Give back an exact copy of the lines from the start of the material through the line bearing "SCREEN_INNER_R = BALL_R - SCREEN_WALL". Include both ends and nothing else.

SOURCE MATERIAL –
-.-.-

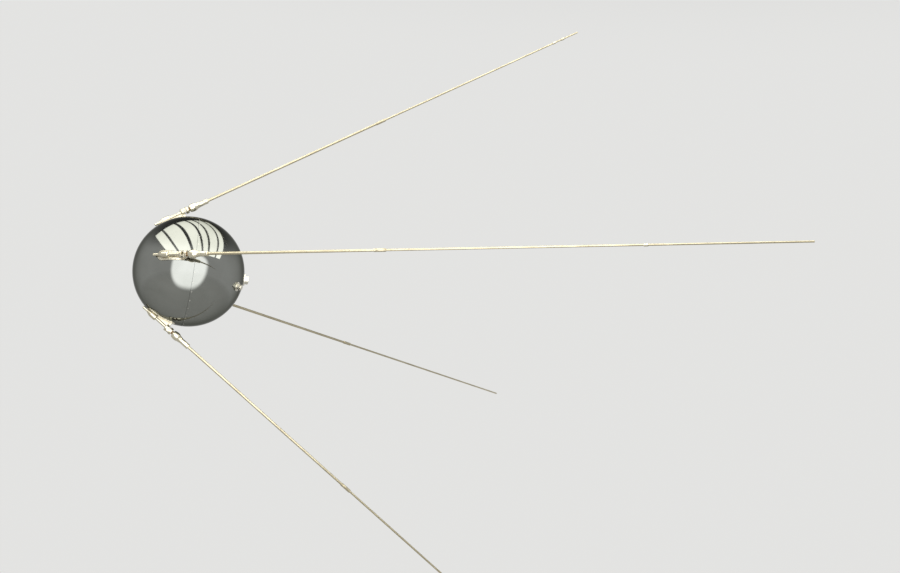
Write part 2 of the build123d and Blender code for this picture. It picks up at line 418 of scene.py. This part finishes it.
# Each: name, colour, stain, least and most roughness, grain and stretch. The grain runs round
# a turned piece and along a drawn one.
TURNED = (1.0, 0.03, 0.03)
DRAWN = (0.012, 1.0, 1.0)
# Painted shade: the ball's colour, stain and edge tint are set far darker than polished metal, so
# the ball looks as if it mirrored dim surroundings.
mirror = metal("mirror_polish_painted_dark", (0.25, 0.257, 0.243), (0.215, 0.222, 0.208), (0.025, 0.07), 900.0,
               depth=0.0015, edge_tint=(0.33, 0.33, 0.32), patch=6.0, scratch=0.2, ripple=0.4,
               mottle=0.2)
bright = metal("bright_cast", (0.63, 0.59, 0.475), (0.46, 0.425, 0.33), (0.16, 0.30), 700.0,
               depth=0.012, patch=26.0)
turned = metal("bright_turned", (0.65, 0.61, 0.495), (0.50, 0.465, 0.36), (0.13, 0.25), 2600.0,
               TURNED, depth=0.012, patch=26.0)
drawn = metal("rod_drawn", (0.53, 0.48, 0.345), (0.40, 0.355, 0.25), (0.20, 0.34), 1500.0,
              DRAWN, depth=0.012, patch=9.0)
machined = metal("seat_machined", (0.68, 0.66, 0.59), (0.52, 0.50, 0.43), (0.15, 0.28), 2200.0,
                 TURNED, depth=0.012, patch=30.0)
steel = metal("pin_ground", (0.56, 0.55, 0.52), (0.42, 0.41, 0.38), (0.18, 0.32), 1600.0,
              depth=0.01, patch=60.0)
dark_steel = metal("spring_blued", (0.20, 0.20, 0.22), (0.30, 0.25, 0.20), (0.22, 0.38), 1800.0,
                   depth=0.01, patch=70.0)
screw_steel = metal("screw_steel", (0.50, 0.49, 0.46), (0.36, 0.35, 0.32), (0.20, 0.36), 1800.0,
                    depth=0.01, patch=90.0)
satin = metal("inner_satin", (0.62, 0.62, 0.60), (0.50, 0.50, 0.47), (0.35, 0.50), 500.0,
              depth=0.03, patch=12.0)
case = metal("battery_case", (0.45, 0.46, 0.47), (0.36, 0.37, 0.37), (0.38, 0.52), 400.0,
             depth=0.03, patch=12.0)
rubber = moulded("seal_rubber", (0.022, 0.021, 0.020), (0.05, 0.048, 0.045), (0.55, 0.8), 900.0)
resin = moulded("insulator_resin", (0.47, 0.30, 0.13), (0.34, 0.20, 0.08), (0.26, 0.48), 1400.0,
                (1.0, 0.15, 0.15), depth=0.05, patch=60.0)


# Ball
hub = Matrix.Translation(BALL_CENTRE)
REAR_INNER_R = BALL_R - SHELL_WALL
FRONT_INNER_R = FRONT_SHELL_R - SHELL_WALL
SCREEN_INNER_R = BALL_R - SCREEN_WALL

rear_outline = [
    *ball_arc(REAR_INNER_R, REAR_INNER_R, FLANGE_FACE, steps=30),
    (FLANGE_FACE, FLANGE_R),
    (HALF_SEAL, FLANGE_R),
    *ball_arc(BALL_R, HALF_SEAL, BALL_R, steps=80),
]
front_outline = [
    *ball_arc(FRONT_SHELL_R, -FRONT_SHELL_R, -FLANGE_FACE, steps=40),
    *ball_arc(BALL_R, -FLANGE_FACE, -HALF_SEAL, steps=4),
    (-HALF_SEAL, FLANGE_R),
    (-FLANGE_FACE, FLANGE_R),
    *ball_arc(FRONT_INNER_R, -FLANGE_FACE, -FRONT_INNER_R, steps=30),
]
screen_outline = [
    *ball_arc(BALL_R, -BALL_R, -FLANGE_FACE, steps=76),
    *ball_arc(SCREEN_INNER_R, -FLANGE_FACE, -SCREEN_INNER_R, steps=76),
]


def true_normals(mesh, radii):
    """Give each corner on one of the round walls the ball's own normal, for a clean mirror."""
    wall_of = {}
    for vert in mesh.vertices:
        reach = vert.co.length / MM
        wall = min(radii, key=lambda radius: abs(radius - reach))
        wall_of[vert.index] = wall if abs(wall - reach) < ON_WALL else None
    normals = []
    for face in mesh.polygons:
        walls = {wall_of[i] for i in face.vertices}
        outward = face.normal.dot(face.center.normalized())
        round_face = len(walls) == 1 and None not in walls and abs(outward) > LOOKS_AWAY
        for i in face.vertices:
            away = mesh.vertices[i].co.normalized() * (1 if outward > 0 else -1)
            normals.append(away if round_face else face.normal)
    mesh.normals_split_custom_set(normals)


def shoe_prism(play, low, high):
    """The foot plate's plan between two heights, larger all round by the play."""
    heel, toe = HEEL_R + play, TOE_R + play
    tangent = math.acos((HEEL_R - TOE_R) / (TOE_AT - HEEL_AT))
    plan = []
    for middle, radius, first, last in (
        (TOE_AT, toe, -tangent, tangent), (HEEL_AT, heel, tangent, math.tau - tangent)
    ):
        for k in range(HOLE_STEPS + 1):
            angle = first + (last - first) * k / HOLE_STEPS
            plan.append((middle + radius * math.cos(angle), radius * math.sin(angle)))
    count = len(plan)
    verts = [(s, w, low) for s, w in plan] + [(s, w, high) for s, w in plan]
    faces = [list(range(count))[::-1], list(range(count, 2 * count))]
    faces += [[k, (k + 1) % count, count + (k + 1) % count, count + k] for k in range(count)]
    return verts, faces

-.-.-

WRITTEN RESPONSE –
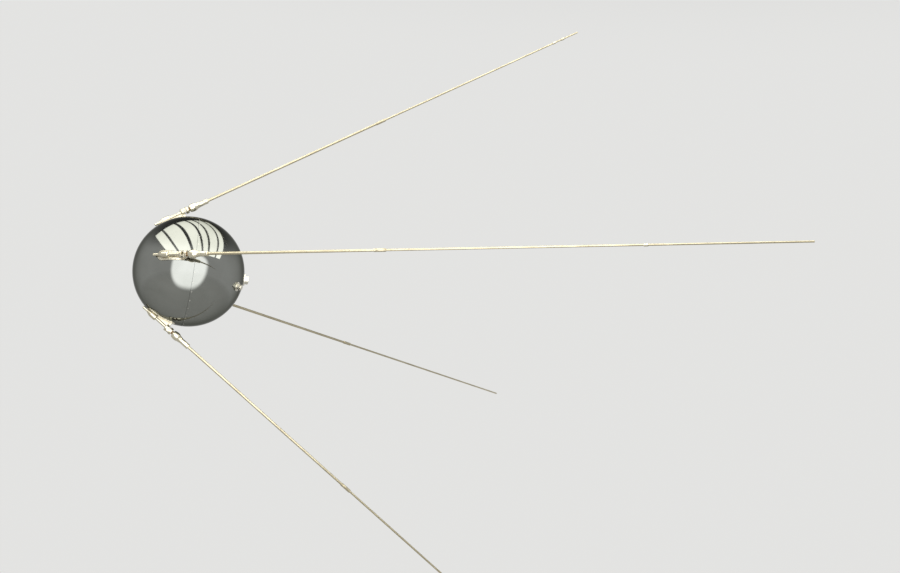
Write part 2 of the build123d and Blender code for this picture. It picks up at line 418 of scene.py. This part finishes it.
# Each: name, colour, stain, least and most roughness, grain and stretch. The grain runs round
# a turned piece and along a drawn one.
TURNED = (1.0, 0.03, 0.03)
DRAWN = (0.012, 1.0, 1.0)
# Painted shade: the ball's colour, stain and edge tint are set far darker than polished metal, so
# the ball looks as if it mirrored dim surroundings.
mirror = metal("mirror_polish_painted_dark", (0.25, 0.257, 0.243), (0.215, 0.222, 0.208), (0.025, 0.07), 900.0,
               depth=0.0015, edge_tint=(0.33, 0.33, 0.32), patch=6.0, scratch=0.2, ripple=0.4,
               mottle=0.2)
bright = metal("bright_cast", (0.63, 0.59, 0.475), (0.46, 0.425, 0.33), (0.16, 0.30), 700.0,
               depth=0.012, patch=26.0)
turned = metal("bright_turned", (0.65, 0.61, 0.495), (0.50, 0.465, 0.36), (0.13, 0.25), 2600.0,
               TURNED, depth=0.012, patch=26.0)
drawn = metal("rod_drawn", (0.53, 0.48, 0.345), (0.40, 0.355, 0.25), (0.20, 0.34), 1500.0,
              DRAWN, depth=0.012, patch=9.0)
machined = metal("seat_machined", (0.68, 0.66, 0.59), (0.52, 0.50, 0.43), (0.15, 0.28), 2200.0,
                 TURNED, depth=0.012, patch=30.0)
steel = metal("pin_ground", (0.56, 0.55, 0.52), (0.42, 0.41, 0.38), (0.18, 0.32), 1600.0,
              depth=0.01, patch=60.0)
dark_steel = metal("spring_blued", (0.20, 0.20, 0.22), (0.30, 0.25, 0.20), (0.22, 0.38), 1800.0,
                   depth=0.01, patch=70.0)
screw_steel = metal("screw_steel", (0.50, 0.49, 0.46), (0.36, 0.35, 0.32), (0.20, 0.36), 1800.0,
                    depth=0.01, patch=90.0)
satin = metal("inner_satin", (0.62, 0.62, 0.60), (0.50, 0.50, 0.47), (0.35, 0.50), 500.0,
              depth=0.03, patch=12.0)
case = metal("battery_case", (0.45, 0.46, 0.47), (0.36, 0.37, 0.37), (0.38, 0.52), 400.0,
             depth=0.03, patch=12.0)
rubber = moulded("seal_rubber", (0.022, 0.021, 0.020), (0.05, 0.048, 0.045), (0.55, 0.8), 900.0)
resin = moulded("insulator_resin", (0.47, 0.30, 0.13), (0.34, 0.20, 0.08), (0.26, 0.48), 1400.0,
                (1.0, 0.15, 0.15), depth=0.05, patch=60.0)


# Ball
hub = Matrix.Translation(BALL_CENTRE)
REAR_INNER_R = BALL_R - SHELL_WALL
FRONT_INNER_R = FRONT_SHELL_R - SHELL_WALL
SCREEN_INNER_R = BALL_R - SCREEN_WALL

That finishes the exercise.